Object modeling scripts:
□ □ □ □ □ □ □
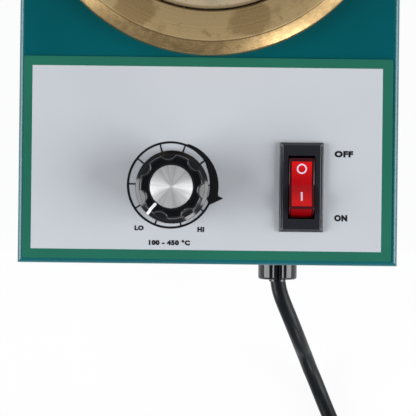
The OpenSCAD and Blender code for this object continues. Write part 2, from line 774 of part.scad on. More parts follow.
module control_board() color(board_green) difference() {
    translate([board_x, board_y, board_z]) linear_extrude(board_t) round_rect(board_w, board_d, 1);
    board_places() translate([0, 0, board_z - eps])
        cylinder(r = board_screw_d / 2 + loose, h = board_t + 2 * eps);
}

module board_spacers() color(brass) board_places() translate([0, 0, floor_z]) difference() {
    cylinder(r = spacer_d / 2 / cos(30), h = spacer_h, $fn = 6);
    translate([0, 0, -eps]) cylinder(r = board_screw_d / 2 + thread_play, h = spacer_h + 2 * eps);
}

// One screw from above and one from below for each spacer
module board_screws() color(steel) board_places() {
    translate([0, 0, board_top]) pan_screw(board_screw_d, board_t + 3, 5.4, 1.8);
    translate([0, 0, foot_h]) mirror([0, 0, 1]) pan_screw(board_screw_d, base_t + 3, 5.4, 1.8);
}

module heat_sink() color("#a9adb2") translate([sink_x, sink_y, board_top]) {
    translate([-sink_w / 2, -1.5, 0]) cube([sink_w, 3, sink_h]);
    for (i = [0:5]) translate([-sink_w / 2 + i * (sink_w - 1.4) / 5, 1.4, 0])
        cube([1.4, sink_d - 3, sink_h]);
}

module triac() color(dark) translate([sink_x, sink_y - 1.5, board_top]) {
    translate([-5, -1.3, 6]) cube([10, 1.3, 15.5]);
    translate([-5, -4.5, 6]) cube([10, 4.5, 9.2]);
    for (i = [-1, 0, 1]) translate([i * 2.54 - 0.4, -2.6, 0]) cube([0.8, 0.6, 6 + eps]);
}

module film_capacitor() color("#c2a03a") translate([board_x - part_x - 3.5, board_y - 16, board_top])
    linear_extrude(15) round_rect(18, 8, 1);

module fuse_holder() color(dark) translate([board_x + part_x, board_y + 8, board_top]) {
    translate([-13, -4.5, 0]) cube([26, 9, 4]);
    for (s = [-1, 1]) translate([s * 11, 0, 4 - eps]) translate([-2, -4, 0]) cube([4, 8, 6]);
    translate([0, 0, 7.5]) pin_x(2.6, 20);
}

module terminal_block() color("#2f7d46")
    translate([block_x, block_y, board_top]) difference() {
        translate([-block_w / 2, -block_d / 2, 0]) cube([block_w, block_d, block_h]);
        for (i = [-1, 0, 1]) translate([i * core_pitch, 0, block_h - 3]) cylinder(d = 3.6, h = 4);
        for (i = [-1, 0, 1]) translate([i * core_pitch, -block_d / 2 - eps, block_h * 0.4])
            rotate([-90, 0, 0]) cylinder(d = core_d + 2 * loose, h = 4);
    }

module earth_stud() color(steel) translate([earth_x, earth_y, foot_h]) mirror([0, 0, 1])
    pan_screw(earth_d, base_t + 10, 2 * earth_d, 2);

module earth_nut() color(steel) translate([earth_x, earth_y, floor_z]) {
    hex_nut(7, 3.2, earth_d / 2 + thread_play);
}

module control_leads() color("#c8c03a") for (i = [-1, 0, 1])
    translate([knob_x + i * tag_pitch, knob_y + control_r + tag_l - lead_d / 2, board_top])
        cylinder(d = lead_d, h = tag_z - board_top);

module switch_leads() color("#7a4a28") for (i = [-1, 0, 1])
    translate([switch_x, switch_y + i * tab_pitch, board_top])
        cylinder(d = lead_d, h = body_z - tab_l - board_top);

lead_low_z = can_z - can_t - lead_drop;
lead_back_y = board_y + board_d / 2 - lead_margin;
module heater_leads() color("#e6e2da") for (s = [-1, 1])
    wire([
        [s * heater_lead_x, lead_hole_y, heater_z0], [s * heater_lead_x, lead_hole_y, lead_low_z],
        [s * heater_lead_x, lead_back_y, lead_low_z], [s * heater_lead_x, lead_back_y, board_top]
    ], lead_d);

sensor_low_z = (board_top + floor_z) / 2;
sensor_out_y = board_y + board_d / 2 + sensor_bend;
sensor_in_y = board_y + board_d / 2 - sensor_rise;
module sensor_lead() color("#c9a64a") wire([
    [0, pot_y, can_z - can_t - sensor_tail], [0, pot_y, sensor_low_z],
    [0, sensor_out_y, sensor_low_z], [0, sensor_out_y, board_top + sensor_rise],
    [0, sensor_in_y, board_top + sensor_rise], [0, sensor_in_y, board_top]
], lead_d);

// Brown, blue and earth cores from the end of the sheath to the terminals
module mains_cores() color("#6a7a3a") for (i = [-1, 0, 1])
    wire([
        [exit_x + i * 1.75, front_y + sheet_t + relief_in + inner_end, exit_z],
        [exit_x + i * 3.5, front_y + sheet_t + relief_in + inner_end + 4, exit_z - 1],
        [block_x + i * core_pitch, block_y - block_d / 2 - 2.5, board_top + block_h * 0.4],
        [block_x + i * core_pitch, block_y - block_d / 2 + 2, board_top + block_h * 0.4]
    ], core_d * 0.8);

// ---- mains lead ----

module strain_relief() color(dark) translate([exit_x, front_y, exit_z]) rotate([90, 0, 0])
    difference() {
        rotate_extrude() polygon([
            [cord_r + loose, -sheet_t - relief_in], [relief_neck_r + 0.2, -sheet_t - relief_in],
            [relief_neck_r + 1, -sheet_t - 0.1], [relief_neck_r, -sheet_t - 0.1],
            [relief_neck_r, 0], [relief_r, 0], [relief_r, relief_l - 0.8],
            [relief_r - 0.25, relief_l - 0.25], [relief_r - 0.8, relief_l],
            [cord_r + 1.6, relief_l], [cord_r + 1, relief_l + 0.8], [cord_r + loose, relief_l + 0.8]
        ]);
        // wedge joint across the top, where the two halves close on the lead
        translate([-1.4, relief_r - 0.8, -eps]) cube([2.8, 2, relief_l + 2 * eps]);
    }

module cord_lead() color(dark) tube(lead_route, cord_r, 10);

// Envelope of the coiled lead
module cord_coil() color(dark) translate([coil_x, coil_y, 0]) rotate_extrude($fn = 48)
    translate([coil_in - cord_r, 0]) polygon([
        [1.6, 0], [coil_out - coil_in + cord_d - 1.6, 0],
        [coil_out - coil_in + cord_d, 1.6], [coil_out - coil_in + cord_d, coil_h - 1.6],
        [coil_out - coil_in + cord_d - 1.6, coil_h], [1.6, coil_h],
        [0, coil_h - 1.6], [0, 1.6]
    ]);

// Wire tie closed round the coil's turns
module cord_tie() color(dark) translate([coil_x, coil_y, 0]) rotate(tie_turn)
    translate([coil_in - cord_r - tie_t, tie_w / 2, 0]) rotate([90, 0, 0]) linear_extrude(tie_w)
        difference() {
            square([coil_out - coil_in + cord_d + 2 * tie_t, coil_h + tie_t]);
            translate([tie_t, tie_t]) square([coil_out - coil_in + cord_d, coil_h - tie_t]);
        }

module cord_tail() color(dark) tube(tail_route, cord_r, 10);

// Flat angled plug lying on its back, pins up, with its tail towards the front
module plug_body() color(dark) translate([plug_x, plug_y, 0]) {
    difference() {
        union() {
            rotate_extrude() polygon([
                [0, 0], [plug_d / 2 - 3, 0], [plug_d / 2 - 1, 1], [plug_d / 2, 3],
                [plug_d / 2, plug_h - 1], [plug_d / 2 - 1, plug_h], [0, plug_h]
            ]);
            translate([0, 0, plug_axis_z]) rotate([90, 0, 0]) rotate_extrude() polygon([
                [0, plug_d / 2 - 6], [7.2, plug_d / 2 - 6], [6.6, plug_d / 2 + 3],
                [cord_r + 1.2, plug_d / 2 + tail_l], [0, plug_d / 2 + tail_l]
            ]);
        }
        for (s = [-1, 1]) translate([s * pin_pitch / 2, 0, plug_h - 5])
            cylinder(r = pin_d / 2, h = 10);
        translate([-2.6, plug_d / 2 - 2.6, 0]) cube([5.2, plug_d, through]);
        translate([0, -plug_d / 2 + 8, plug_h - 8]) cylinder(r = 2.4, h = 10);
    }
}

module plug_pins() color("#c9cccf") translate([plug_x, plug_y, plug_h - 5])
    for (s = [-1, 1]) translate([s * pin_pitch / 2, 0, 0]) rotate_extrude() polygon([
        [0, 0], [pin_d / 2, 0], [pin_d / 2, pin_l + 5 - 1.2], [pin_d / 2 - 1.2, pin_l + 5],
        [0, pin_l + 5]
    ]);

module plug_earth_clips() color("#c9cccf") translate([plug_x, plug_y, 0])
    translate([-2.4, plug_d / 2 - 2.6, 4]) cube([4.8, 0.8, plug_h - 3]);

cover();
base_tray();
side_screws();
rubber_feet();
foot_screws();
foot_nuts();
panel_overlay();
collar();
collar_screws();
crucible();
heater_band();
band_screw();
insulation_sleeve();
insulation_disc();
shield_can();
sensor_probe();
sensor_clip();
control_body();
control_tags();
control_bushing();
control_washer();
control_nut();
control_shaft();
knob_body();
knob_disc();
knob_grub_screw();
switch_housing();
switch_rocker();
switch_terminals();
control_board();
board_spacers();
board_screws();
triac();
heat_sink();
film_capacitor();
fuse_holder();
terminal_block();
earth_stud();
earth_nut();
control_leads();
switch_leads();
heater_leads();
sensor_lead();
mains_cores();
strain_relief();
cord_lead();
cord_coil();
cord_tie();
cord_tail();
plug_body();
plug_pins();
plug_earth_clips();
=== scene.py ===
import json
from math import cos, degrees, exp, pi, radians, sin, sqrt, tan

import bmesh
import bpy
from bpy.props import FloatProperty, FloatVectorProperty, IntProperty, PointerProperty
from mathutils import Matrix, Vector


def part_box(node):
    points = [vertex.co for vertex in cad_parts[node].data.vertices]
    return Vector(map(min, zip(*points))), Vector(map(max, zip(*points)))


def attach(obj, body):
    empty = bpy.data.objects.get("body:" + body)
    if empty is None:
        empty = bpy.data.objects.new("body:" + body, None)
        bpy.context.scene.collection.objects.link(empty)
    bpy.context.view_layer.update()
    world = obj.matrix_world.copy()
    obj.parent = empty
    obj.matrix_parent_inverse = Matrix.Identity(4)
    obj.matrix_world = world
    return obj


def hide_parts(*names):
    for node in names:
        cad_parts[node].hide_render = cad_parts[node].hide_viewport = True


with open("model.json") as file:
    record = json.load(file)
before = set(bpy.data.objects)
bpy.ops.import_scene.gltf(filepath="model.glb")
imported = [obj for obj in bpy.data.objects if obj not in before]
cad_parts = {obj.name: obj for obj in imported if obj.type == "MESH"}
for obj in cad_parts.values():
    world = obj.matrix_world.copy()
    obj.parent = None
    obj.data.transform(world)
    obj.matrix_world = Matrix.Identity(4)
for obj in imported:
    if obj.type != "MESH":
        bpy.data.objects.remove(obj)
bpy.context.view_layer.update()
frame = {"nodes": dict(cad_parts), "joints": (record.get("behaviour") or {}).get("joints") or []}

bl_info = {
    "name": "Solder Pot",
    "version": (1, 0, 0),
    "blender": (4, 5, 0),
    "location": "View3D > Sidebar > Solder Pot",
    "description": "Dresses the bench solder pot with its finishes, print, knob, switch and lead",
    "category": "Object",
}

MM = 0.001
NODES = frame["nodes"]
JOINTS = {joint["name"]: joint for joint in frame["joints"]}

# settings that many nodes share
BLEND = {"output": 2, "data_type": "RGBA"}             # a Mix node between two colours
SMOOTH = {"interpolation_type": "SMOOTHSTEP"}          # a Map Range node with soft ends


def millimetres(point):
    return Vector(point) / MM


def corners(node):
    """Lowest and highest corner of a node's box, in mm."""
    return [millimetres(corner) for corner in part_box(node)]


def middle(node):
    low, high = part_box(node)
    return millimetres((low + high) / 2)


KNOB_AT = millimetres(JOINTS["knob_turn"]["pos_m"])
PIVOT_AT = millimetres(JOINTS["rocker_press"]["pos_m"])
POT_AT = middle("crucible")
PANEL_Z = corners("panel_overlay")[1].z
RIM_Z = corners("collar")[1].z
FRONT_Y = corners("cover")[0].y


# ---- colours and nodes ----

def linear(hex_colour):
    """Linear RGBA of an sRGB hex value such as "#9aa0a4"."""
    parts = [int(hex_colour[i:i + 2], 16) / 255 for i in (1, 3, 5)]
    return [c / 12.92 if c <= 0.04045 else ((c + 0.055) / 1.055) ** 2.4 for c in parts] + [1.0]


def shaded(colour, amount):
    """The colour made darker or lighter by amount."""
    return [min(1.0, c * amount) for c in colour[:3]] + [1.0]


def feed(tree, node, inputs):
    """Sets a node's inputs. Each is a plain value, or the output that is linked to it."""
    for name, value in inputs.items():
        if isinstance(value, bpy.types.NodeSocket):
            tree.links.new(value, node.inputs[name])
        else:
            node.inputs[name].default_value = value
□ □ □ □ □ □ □
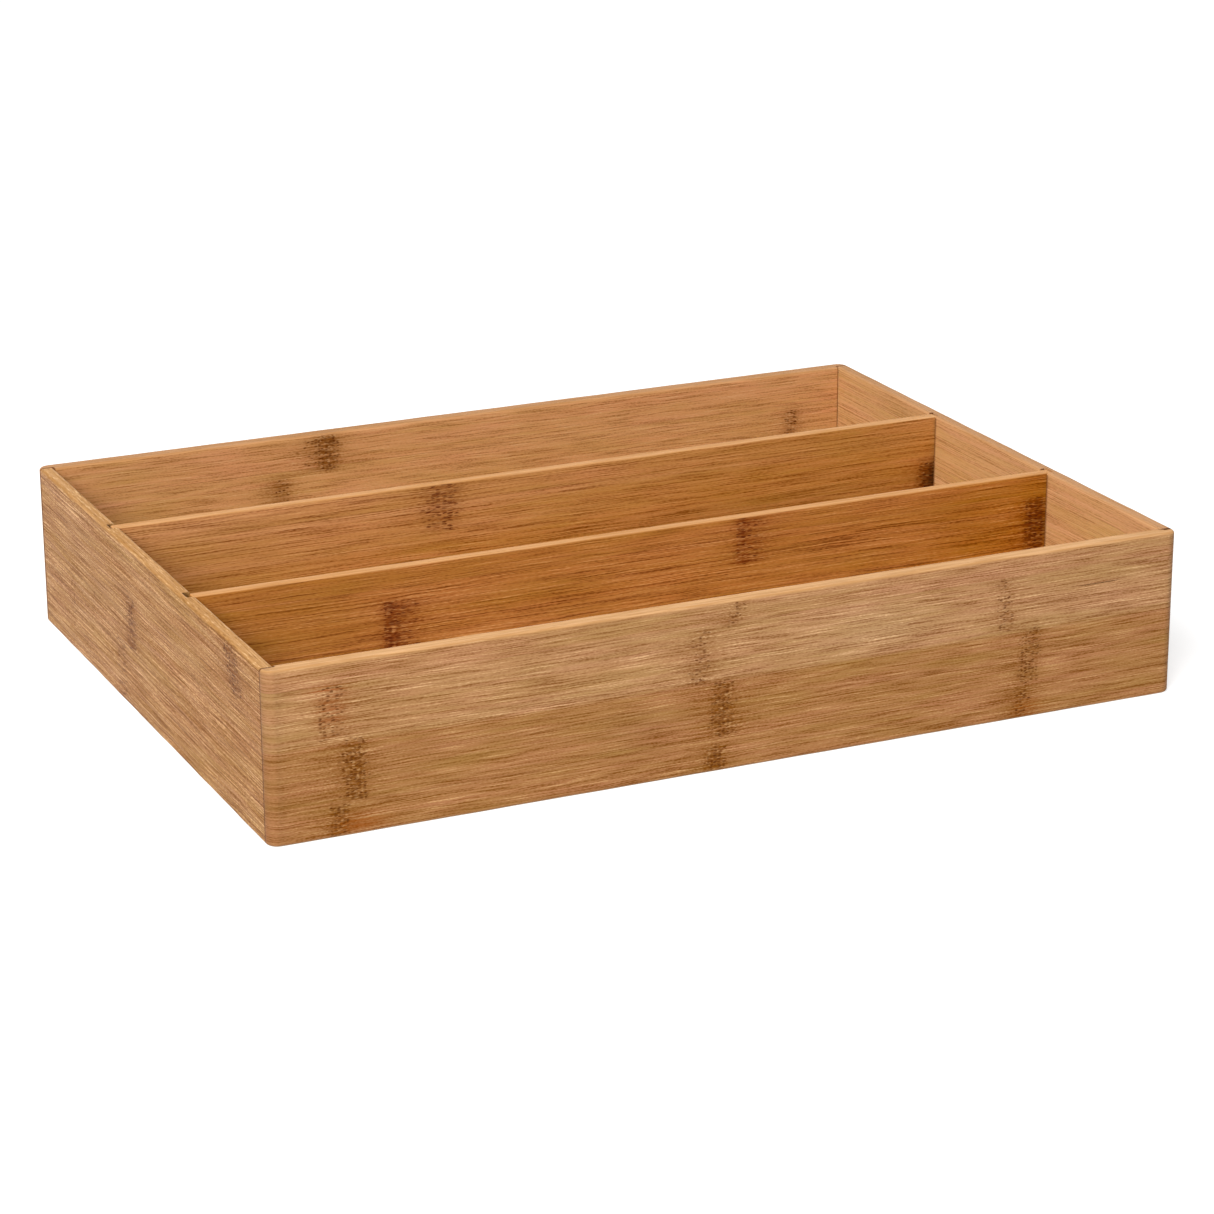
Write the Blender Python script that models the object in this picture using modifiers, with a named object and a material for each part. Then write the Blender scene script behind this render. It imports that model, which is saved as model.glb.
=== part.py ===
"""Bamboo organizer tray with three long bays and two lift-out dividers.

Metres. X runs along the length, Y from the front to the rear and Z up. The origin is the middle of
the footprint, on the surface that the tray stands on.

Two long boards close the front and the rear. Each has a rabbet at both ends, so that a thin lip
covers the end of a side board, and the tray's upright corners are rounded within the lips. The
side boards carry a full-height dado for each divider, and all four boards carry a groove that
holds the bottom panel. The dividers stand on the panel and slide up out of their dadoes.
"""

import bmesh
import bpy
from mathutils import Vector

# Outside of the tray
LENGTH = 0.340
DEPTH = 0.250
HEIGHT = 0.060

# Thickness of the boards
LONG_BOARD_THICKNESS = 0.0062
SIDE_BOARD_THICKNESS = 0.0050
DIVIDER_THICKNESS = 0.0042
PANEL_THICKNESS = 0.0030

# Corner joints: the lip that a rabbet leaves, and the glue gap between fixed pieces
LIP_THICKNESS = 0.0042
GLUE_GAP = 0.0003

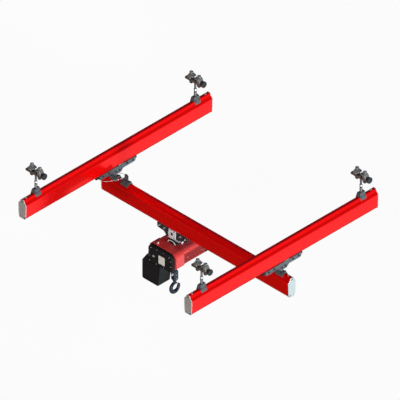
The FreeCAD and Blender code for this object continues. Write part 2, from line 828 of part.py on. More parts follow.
□ □ □ □ □ □ □
Directive - Above this instruction are the records; retype exactly the lines from the one containing "control_leads();" up to and including the one containing "bpy.context.scene.collection.objects.link(empty)".

Written response -
control_leads();
switch_leads();
heater_leads();
sensor_lead();
mains_cores();
strain_relief();
cord_lead();
cord_coil();
cord_tie();
cord_tail();
plug_body();
plug_pins();
plug_earth_clips();
=== scene.py ===
import json
from math import cos, degrees, exp, pi, radians, sin, sqrt, tan

import bmesh
import bpy
from bpy.props import FloatProperty, FloatVectorProperty, IntProperty, PointerProperty
from mathutils import Matrix, Vector


def part_box(node):
    points = [vertex.co for vertex in cad_parts[node].data.vertices]
    return Vector(map(min, zip(*points))), Vector(map(max, zip(*points)))


def attach(obj, body):
    empty = bpy.data.objects.get("body:" + body)
    if empty is None:
        empty = bpy.data.objects.new("body:" + body, None)
        bpy.context.scene.collection.objects.link(empty)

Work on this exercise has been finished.